2. Ashton Eaton of Bend. There are 3 men who've won the Olympic decathlon twice: Bob Mathias of the U.S. in 1948 and 1952, Daley Thompson of Britain in 1980 and 1984, and Eaton. He won the event in London in 2012, and in Rio de Janeiro in 2016. He remains the world recordholder in the event.
But the man at Number 1 is so identified with Texas, having been born there, and having played there both collegiately and professionally, that it's hard to imagine him coming from any other State:
1. Bob Lilly of Pendleton. The family had to leave Texas due to a severe drought, and Oregon was where he learned how to play football. He went back to Texas to play at Texas Christian University (TCU) in Fort Worth, where he was an All-American defensive tackle in 1960.
The new Dallas Cowboys drafted him, and he made 11 Pro Bowls. He put the Cowboys' original "Doomsday Defense" on his back, and got them into 6 NFL or NFL Championship Games, losing Super Bowl V and winning Super Bowl VI.

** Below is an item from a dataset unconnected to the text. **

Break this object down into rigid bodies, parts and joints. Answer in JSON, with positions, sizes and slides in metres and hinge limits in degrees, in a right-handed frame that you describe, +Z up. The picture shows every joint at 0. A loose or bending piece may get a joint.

Like the aforementioned Mel Renfro, "Mr. Cowboy" was named to the Cowboys Ring of Honor, the College and Pro Football Halls of Fame, and the NFL's 1960s and 1970s All-Decade Team and its 75th Anniversary Team. The Cowboys do not retire numbers, but no other Cowboy has worn his Number 74.
In 1999, The Sporting News listed him 10th on their list of the 100 Greatest Football Players, the highest-ranking defensive lineman, and behind only Dick Butkus and Lawrence Taylor among all defensive players. In 2010, the NFL Network ranked him 26th on their list of the 100 Greatest Players.